Write out every line of the material exactly as it appears.
---+---
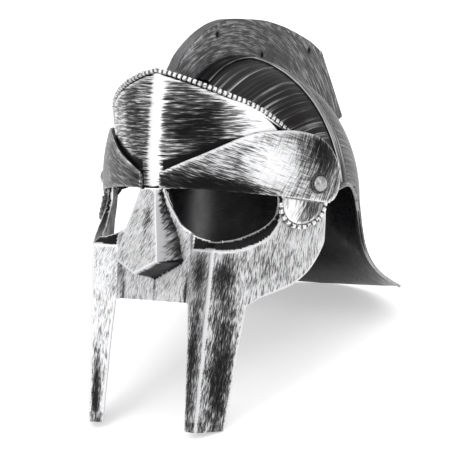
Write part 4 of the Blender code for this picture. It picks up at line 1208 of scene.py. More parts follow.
@dataclass
class Strap:
    """Raised strap across the dome with a ridge along its front edge and a seam behind."""

    shop: Workshop
    dome: DomeForm
    flange_half: float = 17.0
    end_height: float = 17.0
    profile: tuple[Point2, ...] = (
        # place along Y, height above the dome
        (14.9, -0.6), (15.2, 0.4), (15.7, 1.3), (16.4, 1.75), (17.1, 1.3), (17.7, 0.75),
        (19.0, 1.0), (23.0, 1.25), (27.0, 1.2), (28.6, 0.9), (29.1, 0.2), (29.5, 0.2),
        (30.0, 0.8), (30.5, 0.5), (31.0, -0.6))

    def dress(self) -> bpy.types.Object:
        """Build the strap.

        Returns:
            The finished object.
        """
        dome = self.dome
        section = math.sqrt(1.0 - ((23.0 - dome.shift) / dome.half_length) ** 2)
        start = math.asin((self.flange_half + 0.6) / (dome.half_width * section))
        end = math.acos(self.end_height / (dome.height * section))
        turns = np.linspace(start, end, 70)
        points, values = [], {"tone": [], "wear": [], "soil_and_shade": []}
        for turn in turns:
            for y, lift in self.profile:
                scale = math.sqrt(1.0 - ((y - dome.shift) / (dome.half_length + lift)) ** 2)
                points.append(Vector(((dome.half_width + lift) * scale * math.sin(turn), y,
                                      (dome.height + lift) * scale * math.cos(turn))))
                values["tone"].append(0.50)
                # painted highlight along the ridge of the front edge; painted shade in the
                # seam's groove and along the strap's front foot
                values["wear"].append(0.75 if abs(y - 16.4) < 0.5 else 0.0)
                values["soil_and_shade"].append(1.0 if 28.9 < y < 29.7 or y < 15.3 else 0.0)
        faces = facing_out(points, grid_faces(len(turns), len(self.profile)))
        painted_values = {k: np.array(v) for k, v in values.items()}
        painted_values["cross"] = np.zeros(len(points))
        skin = Skin(points, faces, [dome.pattern(p) for p in points], painted_values)
        other = skin.mirrored()
        count = len(points)
        both = Skin(points + other.points,
                    faces + [tuple(i + count for i in f) for f in other.faces],
                    skin.pattern + other.pattern,
                    {k: np.concatenate([v, v]) for k, v in painted_values.items()})
        coat = BrushedSilver("strap_coat", angle=Brush.CROSSWISE, along=0.5, across=12.0,
                             patches=0.5, seed=5.0, silver=(0.50, 0.50, 0.505)).make(self.shop)
        strap = build("dome_strap", both, (coat,), 1.0, crease=55.0)
        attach(strap, "root")
        return strap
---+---
Completed task:
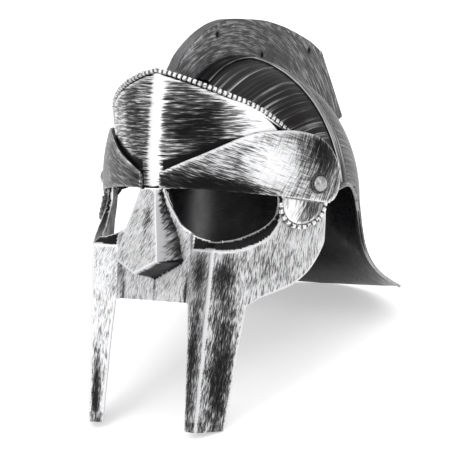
Write part 4 of the Blender code for this picture. It picks up at line 1208 of scene.py. More parts follow.
@dataclass
class Strap:
    """Raised strap across the dome with a ridge along its front edge and a seam behind."""

    shop: Workshop
    dome: DomeForm
    flange_half: float = 17.0
    end_height: float = 17.0
    profile: tuple[Point2, ...] = (
        # place along Y, height above the dome
        (14.9, -0.6), (15.2, 0.4), (15.7, 1.3), (16.4, 1.75), (17.1, 1.3), (17.7, 0.75),
        (19.0, 1.0), (23.0, 1.25), (27.0, 1.2), (28.6, 0.9), (29.1, 0.2), (29.5, 0.2),
        (30.0, 0.8), (30.5, 0.5), (31.0, -0.6))

    def dress(self) -> bpy.types.Object:
        """Build the strap.

        Returns:
            The finished object.
        """
        dome = self.dome
        section = math.sqrt(1.0 - ((23.0 - dome.shift) / dome.half_length) ** 2)
        start = math.asin((self.flange_half + 0.6) / (dome.half_width * section))
        end = math.acos(self.end_height / (dome.height * section))
        turns = np.linspace(start, end, 70)
        points, values = [], {"tone": [], "wear": [], "soil_and_shade": []}
        for turn in turns:
            for y, lift in self.profile:
                scale = math.sqrt(1.0 - ((y - dome.shift) / (dome.half_length + lift)) ** 2)
                points.append(Vector(((dome.half_width + lift) * scale * math.sin(turn), y,
                                      (dome.height + lift) * scale * math.cos(turn))))
                values["tone"].append(0.50)
                # painted highlight along the ridge of the front edge; painted shade in the
                # seam's groove and along the strap's front foot
                values["wear"].append(0.75 if abs(y - 16.4) < 0.5 else 0.0)
                values["soil_and_shade"].append(1.0 if 28.9 < y < 29.7 or y < 15.3 else 0.0)
        faces = facing_out(points, grid_faces(len(turns), len(self.profile)))
        painted_values = {k: np.array(v) for k, v in values.items()}
        painted_values["cross"] = np.zeros(len(points))
        skin = Skin(points, faces, [dome.pattern(p) for p in points], painted_values)
        other = skin.mirrored()
        count = len(points)
        both = Skin(points + other.points,
                    faces + [tuple(i + count for i in f) for f in other.faces],
                    skin.pattern + other.pattern,
                    {k: np.concatenate([v, v]) for k, v in painted_values.items()})
        coat = BrushedSilver("strap_coat", angle=Brush.CROSSWISE, along=0.5, across=12.0,
                             patches=0.5, seed=5.0, silver=(0.50, 0.50, 0.505)).make(self.shop)
        strap = build("dome_strap", both, (coat,), 1.0, crease=55.0)
        attach(strap, "root")
        return strap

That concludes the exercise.